━━━━━ Available records
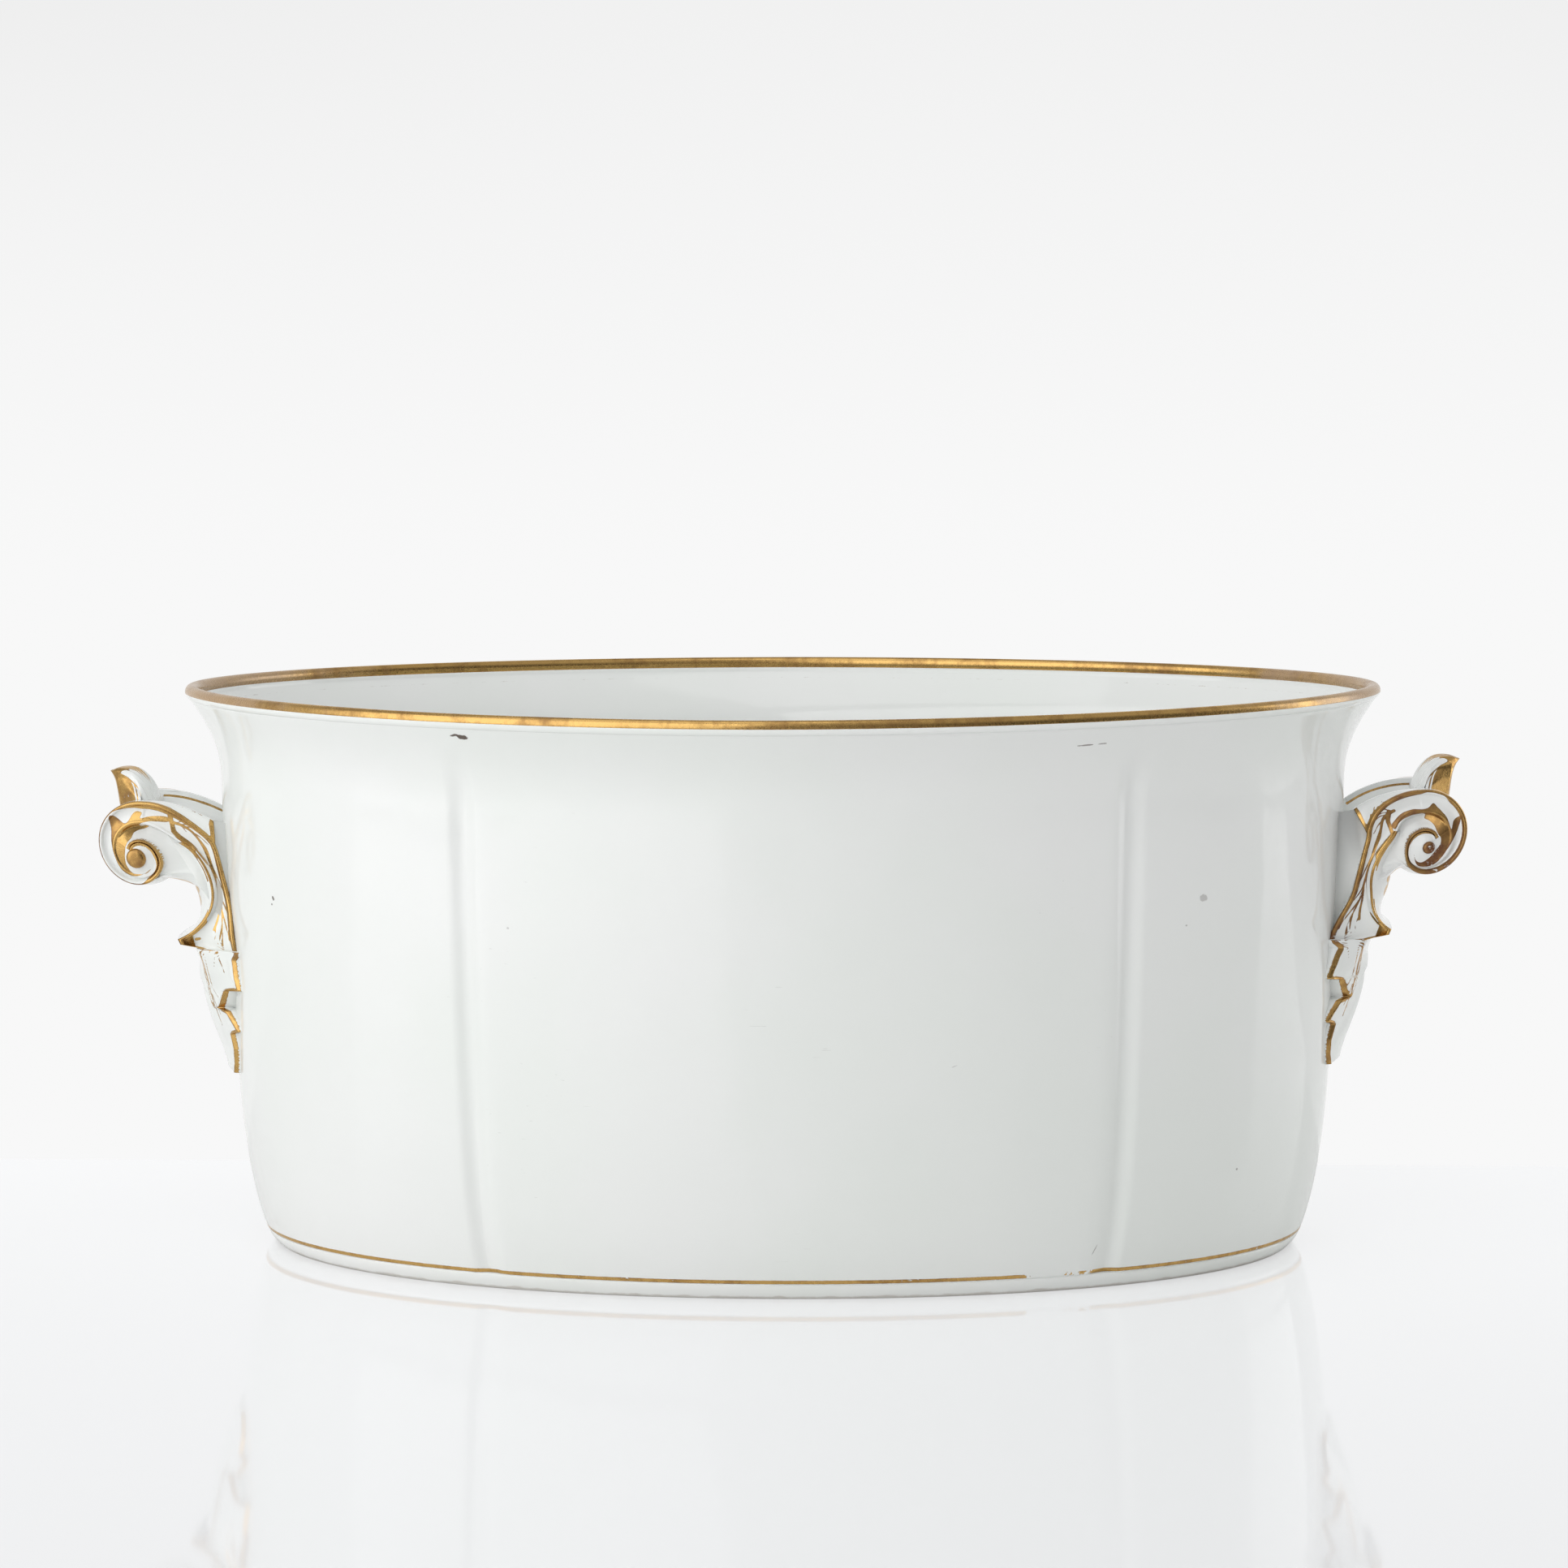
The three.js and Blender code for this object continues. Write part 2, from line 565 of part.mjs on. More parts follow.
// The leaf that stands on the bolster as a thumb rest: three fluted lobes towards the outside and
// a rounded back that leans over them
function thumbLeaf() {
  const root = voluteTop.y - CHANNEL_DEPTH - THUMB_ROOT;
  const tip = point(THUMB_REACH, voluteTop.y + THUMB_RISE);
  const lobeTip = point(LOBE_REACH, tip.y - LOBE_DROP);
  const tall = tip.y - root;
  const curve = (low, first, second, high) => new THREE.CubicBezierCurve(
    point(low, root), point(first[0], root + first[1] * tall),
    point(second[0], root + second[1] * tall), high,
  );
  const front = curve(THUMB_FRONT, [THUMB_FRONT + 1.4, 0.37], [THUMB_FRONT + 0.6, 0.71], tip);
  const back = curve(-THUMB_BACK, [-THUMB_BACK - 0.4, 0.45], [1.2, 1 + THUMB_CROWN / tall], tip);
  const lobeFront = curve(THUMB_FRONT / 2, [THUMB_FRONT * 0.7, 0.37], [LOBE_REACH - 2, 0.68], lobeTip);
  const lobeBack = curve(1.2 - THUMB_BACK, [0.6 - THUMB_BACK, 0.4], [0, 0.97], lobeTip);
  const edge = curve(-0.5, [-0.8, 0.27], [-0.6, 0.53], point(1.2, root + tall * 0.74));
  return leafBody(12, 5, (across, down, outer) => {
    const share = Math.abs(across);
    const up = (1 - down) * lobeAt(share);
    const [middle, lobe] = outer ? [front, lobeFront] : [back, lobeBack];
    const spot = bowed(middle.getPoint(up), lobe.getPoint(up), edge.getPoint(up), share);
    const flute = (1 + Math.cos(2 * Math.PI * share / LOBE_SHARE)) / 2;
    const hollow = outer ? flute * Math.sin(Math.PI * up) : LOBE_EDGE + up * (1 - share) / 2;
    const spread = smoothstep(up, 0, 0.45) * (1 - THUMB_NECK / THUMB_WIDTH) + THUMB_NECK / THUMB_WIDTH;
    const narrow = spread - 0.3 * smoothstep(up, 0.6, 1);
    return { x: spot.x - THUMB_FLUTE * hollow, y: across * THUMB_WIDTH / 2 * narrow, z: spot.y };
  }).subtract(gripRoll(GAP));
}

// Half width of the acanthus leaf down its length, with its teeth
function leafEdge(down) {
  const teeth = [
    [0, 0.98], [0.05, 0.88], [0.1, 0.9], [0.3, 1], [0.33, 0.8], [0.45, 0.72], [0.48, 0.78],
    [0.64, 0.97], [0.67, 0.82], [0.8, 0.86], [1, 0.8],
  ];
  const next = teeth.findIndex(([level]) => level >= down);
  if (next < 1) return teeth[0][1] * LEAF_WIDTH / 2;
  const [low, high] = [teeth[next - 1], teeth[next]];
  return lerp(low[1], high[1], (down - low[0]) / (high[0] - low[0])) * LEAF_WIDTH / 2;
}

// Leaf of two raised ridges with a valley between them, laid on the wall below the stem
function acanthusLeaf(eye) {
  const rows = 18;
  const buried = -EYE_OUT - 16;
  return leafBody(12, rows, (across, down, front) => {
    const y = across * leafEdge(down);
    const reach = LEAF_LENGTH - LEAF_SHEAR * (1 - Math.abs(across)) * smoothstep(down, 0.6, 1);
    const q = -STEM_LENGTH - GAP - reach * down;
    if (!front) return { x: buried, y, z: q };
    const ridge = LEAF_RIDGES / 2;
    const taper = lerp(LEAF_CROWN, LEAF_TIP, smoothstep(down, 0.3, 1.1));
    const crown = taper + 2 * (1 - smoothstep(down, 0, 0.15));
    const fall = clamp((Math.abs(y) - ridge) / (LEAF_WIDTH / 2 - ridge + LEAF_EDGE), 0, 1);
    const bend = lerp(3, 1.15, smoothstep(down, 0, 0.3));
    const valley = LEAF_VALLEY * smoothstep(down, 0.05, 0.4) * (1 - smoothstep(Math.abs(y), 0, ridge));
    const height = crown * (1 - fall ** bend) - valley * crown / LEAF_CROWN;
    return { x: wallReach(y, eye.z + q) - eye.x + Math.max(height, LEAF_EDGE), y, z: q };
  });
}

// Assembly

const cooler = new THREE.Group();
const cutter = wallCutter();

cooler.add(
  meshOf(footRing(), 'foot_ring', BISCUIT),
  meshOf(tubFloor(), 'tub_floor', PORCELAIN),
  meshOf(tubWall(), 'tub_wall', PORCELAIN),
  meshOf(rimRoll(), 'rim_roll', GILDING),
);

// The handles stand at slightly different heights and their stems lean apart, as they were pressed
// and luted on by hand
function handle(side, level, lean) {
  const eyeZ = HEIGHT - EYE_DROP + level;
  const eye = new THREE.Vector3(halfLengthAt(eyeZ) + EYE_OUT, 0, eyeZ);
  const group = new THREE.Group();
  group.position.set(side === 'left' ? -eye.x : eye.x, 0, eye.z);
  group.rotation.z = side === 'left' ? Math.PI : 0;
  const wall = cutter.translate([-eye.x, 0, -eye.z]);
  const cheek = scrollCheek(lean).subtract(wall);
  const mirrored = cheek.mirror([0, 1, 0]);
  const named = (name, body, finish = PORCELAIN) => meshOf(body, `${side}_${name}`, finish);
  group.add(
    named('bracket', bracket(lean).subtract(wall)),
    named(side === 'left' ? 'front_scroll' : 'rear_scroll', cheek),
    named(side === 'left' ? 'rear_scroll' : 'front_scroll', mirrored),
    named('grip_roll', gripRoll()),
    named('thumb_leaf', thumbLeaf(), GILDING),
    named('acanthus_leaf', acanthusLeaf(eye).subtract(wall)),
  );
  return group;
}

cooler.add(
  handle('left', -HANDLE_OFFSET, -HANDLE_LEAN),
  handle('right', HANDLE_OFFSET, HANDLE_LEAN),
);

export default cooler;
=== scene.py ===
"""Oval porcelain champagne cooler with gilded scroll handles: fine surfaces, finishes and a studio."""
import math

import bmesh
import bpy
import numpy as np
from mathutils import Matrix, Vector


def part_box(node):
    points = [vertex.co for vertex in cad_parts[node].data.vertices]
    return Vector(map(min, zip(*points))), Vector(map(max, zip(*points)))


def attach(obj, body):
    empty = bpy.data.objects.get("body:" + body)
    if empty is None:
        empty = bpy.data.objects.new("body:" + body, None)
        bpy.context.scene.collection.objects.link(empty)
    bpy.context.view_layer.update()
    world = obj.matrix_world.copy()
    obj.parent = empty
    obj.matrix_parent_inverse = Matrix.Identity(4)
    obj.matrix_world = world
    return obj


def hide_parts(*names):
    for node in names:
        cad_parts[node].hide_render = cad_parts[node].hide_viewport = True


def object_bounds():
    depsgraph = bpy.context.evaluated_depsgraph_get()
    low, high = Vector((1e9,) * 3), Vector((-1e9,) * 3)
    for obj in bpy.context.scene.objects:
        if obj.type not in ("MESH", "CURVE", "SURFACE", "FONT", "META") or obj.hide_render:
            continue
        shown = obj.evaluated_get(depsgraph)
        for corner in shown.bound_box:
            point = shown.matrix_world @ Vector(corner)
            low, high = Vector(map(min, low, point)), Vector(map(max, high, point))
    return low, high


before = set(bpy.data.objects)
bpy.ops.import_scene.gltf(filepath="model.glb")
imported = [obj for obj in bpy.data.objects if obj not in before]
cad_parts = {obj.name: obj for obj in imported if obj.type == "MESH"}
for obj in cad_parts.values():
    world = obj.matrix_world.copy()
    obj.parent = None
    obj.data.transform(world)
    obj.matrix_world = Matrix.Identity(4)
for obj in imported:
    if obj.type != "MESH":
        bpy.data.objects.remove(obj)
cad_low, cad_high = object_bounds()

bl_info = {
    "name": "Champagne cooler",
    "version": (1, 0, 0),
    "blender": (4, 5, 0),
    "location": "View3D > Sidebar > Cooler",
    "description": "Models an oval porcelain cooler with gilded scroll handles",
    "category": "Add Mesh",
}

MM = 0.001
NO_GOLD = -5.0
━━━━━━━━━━
━━━━━ Available records
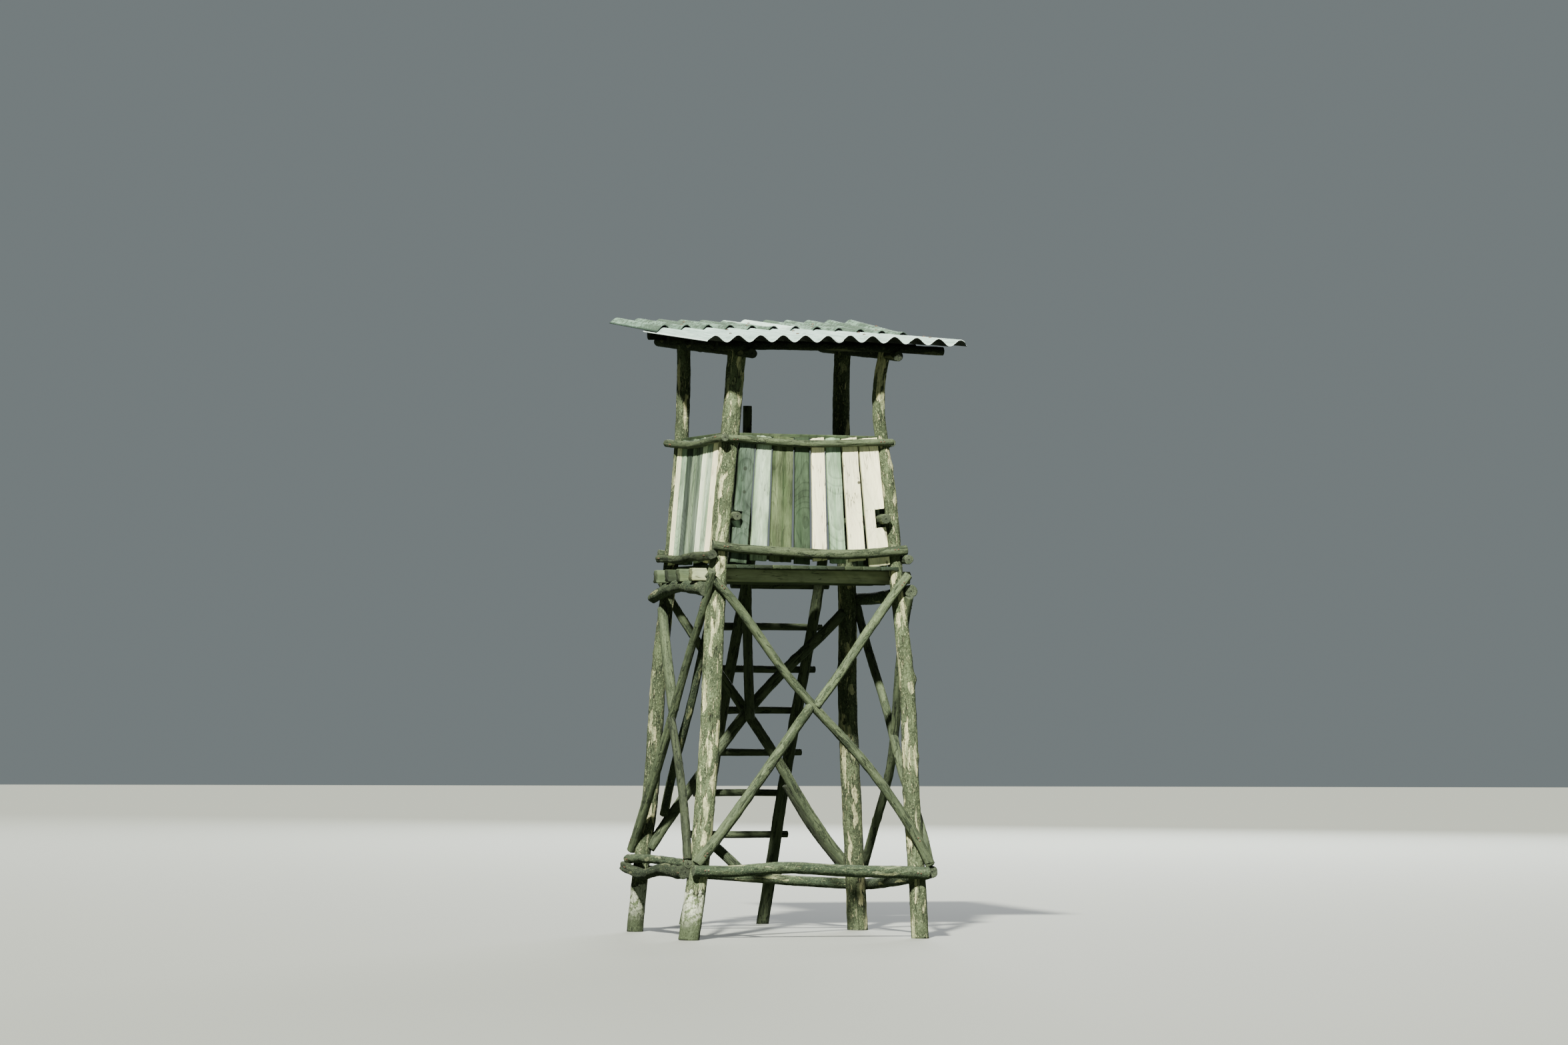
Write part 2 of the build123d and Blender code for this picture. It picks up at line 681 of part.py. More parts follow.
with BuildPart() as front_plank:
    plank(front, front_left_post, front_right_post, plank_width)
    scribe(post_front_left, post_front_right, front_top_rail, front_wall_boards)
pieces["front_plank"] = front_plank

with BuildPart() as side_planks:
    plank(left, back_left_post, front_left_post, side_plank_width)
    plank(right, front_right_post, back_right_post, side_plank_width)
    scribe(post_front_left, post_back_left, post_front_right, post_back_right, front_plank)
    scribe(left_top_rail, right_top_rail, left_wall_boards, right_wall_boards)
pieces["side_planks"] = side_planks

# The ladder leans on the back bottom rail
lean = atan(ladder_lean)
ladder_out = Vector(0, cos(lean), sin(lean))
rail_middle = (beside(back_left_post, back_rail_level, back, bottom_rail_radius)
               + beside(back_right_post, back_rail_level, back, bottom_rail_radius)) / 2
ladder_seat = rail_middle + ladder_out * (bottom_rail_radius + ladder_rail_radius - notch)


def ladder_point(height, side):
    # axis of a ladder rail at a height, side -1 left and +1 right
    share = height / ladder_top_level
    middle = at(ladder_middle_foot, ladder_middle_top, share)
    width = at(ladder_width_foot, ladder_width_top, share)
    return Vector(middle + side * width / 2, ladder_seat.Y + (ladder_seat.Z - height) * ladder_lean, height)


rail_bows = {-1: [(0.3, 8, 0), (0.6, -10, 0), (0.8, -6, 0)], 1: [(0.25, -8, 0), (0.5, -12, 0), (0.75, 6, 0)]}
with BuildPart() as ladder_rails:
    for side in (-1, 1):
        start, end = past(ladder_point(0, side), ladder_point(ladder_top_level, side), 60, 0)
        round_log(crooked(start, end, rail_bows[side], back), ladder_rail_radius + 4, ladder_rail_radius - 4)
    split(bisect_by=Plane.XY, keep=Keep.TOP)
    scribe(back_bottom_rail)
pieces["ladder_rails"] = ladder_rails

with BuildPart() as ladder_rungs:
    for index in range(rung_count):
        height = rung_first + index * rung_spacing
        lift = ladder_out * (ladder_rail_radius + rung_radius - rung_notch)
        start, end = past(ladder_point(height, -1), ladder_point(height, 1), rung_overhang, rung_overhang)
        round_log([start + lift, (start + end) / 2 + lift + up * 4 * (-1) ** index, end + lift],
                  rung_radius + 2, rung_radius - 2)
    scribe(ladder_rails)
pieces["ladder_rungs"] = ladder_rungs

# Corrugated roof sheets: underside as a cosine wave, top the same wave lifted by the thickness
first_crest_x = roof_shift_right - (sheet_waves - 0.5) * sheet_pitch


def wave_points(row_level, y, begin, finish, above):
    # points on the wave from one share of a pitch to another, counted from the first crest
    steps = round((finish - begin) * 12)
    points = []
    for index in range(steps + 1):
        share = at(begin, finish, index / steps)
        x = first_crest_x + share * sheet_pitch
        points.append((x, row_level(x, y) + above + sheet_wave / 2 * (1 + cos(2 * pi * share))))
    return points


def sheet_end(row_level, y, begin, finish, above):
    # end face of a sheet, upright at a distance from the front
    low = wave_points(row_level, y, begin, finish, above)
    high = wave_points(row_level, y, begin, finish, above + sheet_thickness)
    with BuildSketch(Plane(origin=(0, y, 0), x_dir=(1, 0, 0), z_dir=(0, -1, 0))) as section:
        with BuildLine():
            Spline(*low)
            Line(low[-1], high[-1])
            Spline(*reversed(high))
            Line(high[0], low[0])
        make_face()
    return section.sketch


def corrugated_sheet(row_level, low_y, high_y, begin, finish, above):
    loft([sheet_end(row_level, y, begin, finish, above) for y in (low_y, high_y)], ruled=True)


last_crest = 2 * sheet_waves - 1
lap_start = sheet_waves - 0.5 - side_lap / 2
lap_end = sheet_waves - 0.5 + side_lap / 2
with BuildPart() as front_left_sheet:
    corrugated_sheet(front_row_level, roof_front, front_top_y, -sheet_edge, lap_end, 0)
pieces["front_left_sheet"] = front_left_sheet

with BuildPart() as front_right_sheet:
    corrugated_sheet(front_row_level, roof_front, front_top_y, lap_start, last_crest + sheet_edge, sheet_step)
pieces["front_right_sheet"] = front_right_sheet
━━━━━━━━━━
Exactly the lines above from the one with "const mirrored = cheek.mirror([0, 1, 0]);" to the one with "for node in", both included, are to be quoted; leave the rest out.

  const mirrored = cheek.mirror([0, 1, 0]);
  const named = (name, body, finish = PORCELAIN) => meshOf(body, `${side}_${name}`, finish);
  group.add(
    named('bracket', bracket(lean).subtract(wall)),
    named(side === 'left' ? 'front_scroll' : 'rear_scroll', cheek),
    named(side === 'left' ? 'rear_scroll' : 'front_scroll', mirrored),
    named('grip_roll', gripRoll()),
    named('thumb_leaf', thumbLeaf(), GILDING),
    named('acanthus_leaf', acanthusLeaf(eye).subtract(wall)),
  );
  return group;
}

cooler.add(
  handle('left', -HANDLE_OFFSET, -HANDLE_LEAN),
  handle('right', HANDLE_OFFSET, HANDLE_LEAN),
);

export default cooler;
=== scene.py ===
"""Oval porcelain champagne cooler with gilded scroll handles: fine surfaces, finishes and a studio."""
import math

import bmesh
import bpy
import numpy as np
from mathutils import Matrix, Vector


def part_box(node):
    points = [vertex.co for vertex in cad_parts[node].data.vertices]
    return Vector(map(min, zip(*points))), Vector(map(max, zip(*points)))


def attach(obj, body):
    empty = bpy.data.objects.get("body:" + body)
    if empty is None:
        empty = bpy.data.objects.new("body:" + body, None)
        bpy.context.scene.collection.objects.link(empty)
    bpy.context.view_layer.update()
    world = obj.matrix_world.copy()
    obj.parent = empty
    obj.matrix_parent_inverse = Matrix.Identity(4)
    obj.matrix_world = world
    return obj


def hide_parts(*names):
    for node in names:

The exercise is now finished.